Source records
<<<<

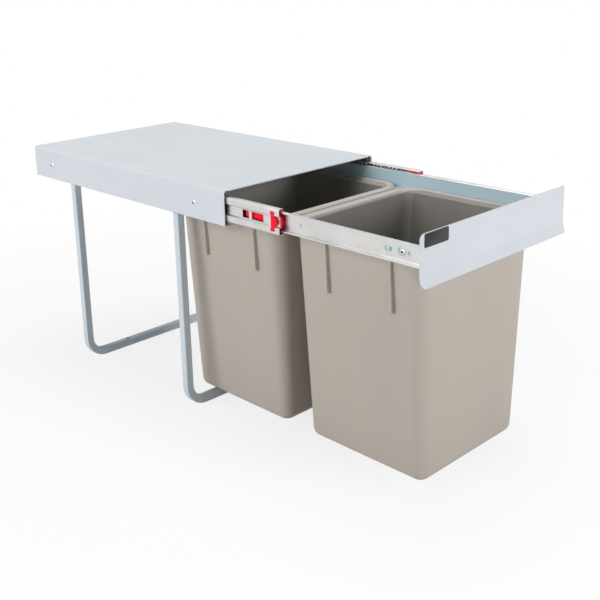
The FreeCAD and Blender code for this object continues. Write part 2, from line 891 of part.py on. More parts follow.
def all_nodes():
    """Every piece by name."""
    nodes = {"cover": make_cover()}
    nodes["floor_frame_front"] = make_floor_frame(-frame_spacing / 2)
    nodes["floor_frame_rear"] = make_floor_frame(frame_spacing / 2)
    nodes.update(both_sides("slide_outer", make_slide_outer()))
    nodes.update(both_sides("slide_middle", make_slide_middle()))
    nodes.update(both_sides("slide_inner", make_slide_inner()))
    nodes.update(both_sides("outer_cage", make_outer_cage()))
    nodes.update(both_sides("inner_cage", make_inner_cage()))
    nodes.update(both_sides("bumper", make_bumper()))
    nodes.update(both_sides("frame_side", make_frame_side()))
    outer_centres = ball_centres(outer_cage_y(), outer_ball_groups, outer_ball_u, outer_ball_v)
    inner_centres = ball_centres(inner_cage_y(), inner_ball_groups, inner_ball_u, inner_ball_v)
    nodes["outer_balls"] = make_balls(outer_centres)
    nodes["inner_balls"] = make_balls(inner_centres)
    nodes["frame_front"] = frame_end(drawer_front, 1)
    nodes["frame_back"] = frame_end(drawer_front + drawer_length, -1)
    nodes["front_panel"] = make_front_panel()
    nodes["bin_front"] = make_bin(first_bin_y)
    nodes["bin_rear"] = make_bin(second_bin_y)
    nodes["flange_screws"] = make_flange_screws()
    nodes["frame_screws"] = make_frame_screws()
    return nodes


os.makedirs("parts", exist_ok=True)
for name, shape in all_nodes().items():
    shape.exportStep("parts/" + name + ".step")
    print(name, len(shape.Solids), "solids", round(shape.Volume / 1000, 2), "cm3", shape.isValid())
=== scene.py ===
import bpy
import bmesh
import json
import math
from mathutils import Matrix, Vector


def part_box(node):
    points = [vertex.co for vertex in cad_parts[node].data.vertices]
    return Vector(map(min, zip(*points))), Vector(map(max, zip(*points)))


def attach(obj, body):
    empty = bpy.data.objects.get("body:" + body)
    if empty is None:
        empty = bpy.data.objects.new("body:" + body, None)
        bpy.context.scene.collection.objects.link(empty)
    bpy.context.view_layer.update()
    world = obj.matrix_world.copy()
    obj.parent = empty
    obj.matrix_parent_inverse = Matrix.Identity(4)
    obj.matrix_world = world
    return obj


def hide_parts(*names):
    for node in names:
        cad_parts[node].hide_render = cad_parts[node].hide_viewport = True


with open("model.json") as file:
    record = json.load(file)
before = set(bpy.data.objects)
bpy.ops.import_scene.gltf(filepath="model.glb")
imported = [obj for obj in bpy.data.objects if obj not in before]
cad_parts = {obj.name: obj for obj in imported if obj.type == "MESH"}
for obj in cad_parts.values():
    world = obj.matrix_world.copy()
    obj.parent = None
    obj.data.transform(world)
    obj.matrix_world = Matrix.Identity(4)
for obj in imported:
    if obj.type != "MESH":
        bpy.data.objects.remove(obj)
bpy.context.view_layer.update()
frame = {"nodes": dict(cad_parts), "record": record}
cadNodes = frame["nodes"]
scene = bpy.context.scene
print("cabinet bin: frame loaded with", len(cadNodes), "CAD nodes")


def paintColour(red, green, blue):
    # screen values from 0 to 255 as linear colour
    shares = [value / 255 for value in (red, green, blue)]
    return [share / 12.92 if share <= 0.04 else ((share + 0.055) / 1.055) ** 2.4
            for share in shares] + [1.0]


def tinted(colour, factor):
    return [min(1.0, value * factor) for value in colour[:3]] + [1.0]


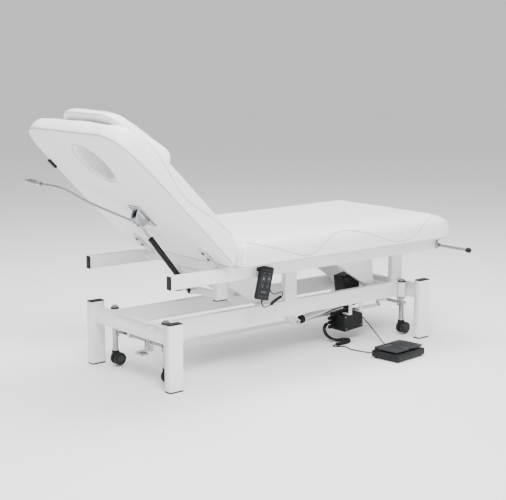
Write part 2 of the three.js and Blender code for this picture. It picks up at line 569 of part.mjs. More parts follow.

>>>>

## WHAT TO DO
Extract the complete listing verbatim.

## THE COMPLETED TASK
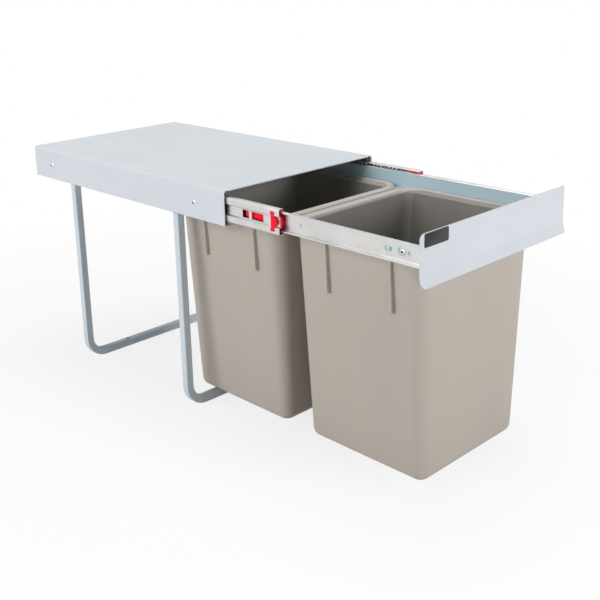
The FreeCAD and Blender code for this object continues. Write part 2, from line 891 of part.py on. More parts follow.
def all_nodes():
    """Every piece by name."""
    nodes = {"cover": make_cover()}
    nodes["floor_frame_front"] = make_floor_frame(-frame_spacing / 2)
    nodes["floor_frame_rear"] = make_floor_frame(frame_spacing / 2)
    nodes.update(both_sides("slide_outer", make_slide_outer()))
    nodes.update(both_sides("slide_middle", make_slide_middle()))
    nodes.update(both_sides("slide_inner", make_slide_inner()))
    nodes.update(both_sides("outer_cage", make_outer_cage()))
    nodes.update(both_sides("inner_cage", make_inner_cage()))
    nodes.update(both_sides("bumper", make_bumper()))
    nodes.update(both_sides("frame_side", make_frame_side()))
    outer_centres = ball_centres(outer_cage_y(), outer_ball_groups, outer_ball_u, outer_ball_v)
    inner_centres = ball_centres(inner_cage_y(), inner_ball_groups, inner_ball_u, inner_ball_v)
    nodes["outer_balls"] = make_balls(outer_centres)
    nodes["inner_balls"] = make_balls(inner_centres)
    nodes["frame_front"] = frame_end(drawer_front, 1)
    nodes["frame_back"] = frame_end(drawer_front + drawer_length, -1)
    nodes["front_panel"] = make_front_panel()
    nodes["bin_front"] = make_bin(first_bin_y)
    nodes["bin_rear"] = make_bin(second_bin_y)
    nodes["flange_screws"] = make_flange_screws()
    nodes["frame_screws"] = make_frame_screws()
    return nodes


os.makedirs("parts", exist_ok=True)
for name, shape in all_nodes().items():
    shape.exportStep("parts/" + name + ".step")
    print(name, len(shape.Solids), "solids", round(shape.Volume / 1000, 2), "cm3", shape.isValid())
=== scene.py ===
import bpy
import bmesh
import json
import math
from mathutils import Matrix, Vector


def part_box(node):
    points = [vertex.co for vertex in cad_parts[node].data.vertices]
    return Vector(map(min, zip(*points))), Vector(map(max, zip(*points)))


def attach(obj, body):
    empty = bpy.data.objects.get("body:" + body)
    if empty is None:
        empty = bpy.data.objects.new("body:" + body, None)
        bpy.context.scene.collection.objects.link(empty)
    bpy.context.view_layer.update()
    world = obj.matrix_world.copy()
    obj.parent = empty
    obj.matrix_parent_inverse = Matrix.Identity(4)
    obj.matrix_world = world
    return obj


def hide_parts(*names):
    for node in names:
        cad_parts[node].hide_render = cad_parts[node].hide_viewport = True


with open("model.json") as file:
    record = json.load(file)
before = set(bpy.data.objects)
bpy.ops.import_scene.gltf(filepath="model.glb")
imported = [obj for obj in bpy.data.objects if obj not in before]
cad_parts = {obj.name: obj for obj in imported if obj.type == "MESH"}
for obj in cad_parts.values():
    world = obj.matrix_world.copy()
    obj.parent = None
    obj.data.transform(world)
    obj.matrix_world = Matrix.Identity(4)
for obj in imported:
    if obj.type != "MESH":
        bpy.data.objects.remove(obj)
bpy.context.view_layer.update()
frame = {"nodes": dict(cad_parts), "record": record}
cadNodes = frame["nodes"]
scene = bpy.context.scene
print("cabinet bin: frame loaded with", len(cadNodes), "CAD nodes")


def paintColour(red, green, blue):
    # screen values from 0 to 255 as linear colour
    shares = [value / 255 for value in (red, green, blue)]
    return [share / 12.92 if share <= 0.04 else ((share + 0.055) / 1.055) ** 2.4
            for share in shares] + [1.0]


def tinted(colour, factor):
    return [min(1.0, value * factor) for value in colour[:3]] + [1.0]


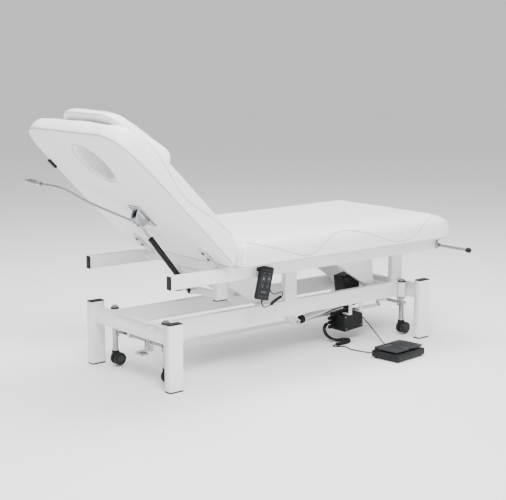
Write part 2 of the three.js and Blender code for this picture. It picks up at line 569 of part.mjs. More parts follow.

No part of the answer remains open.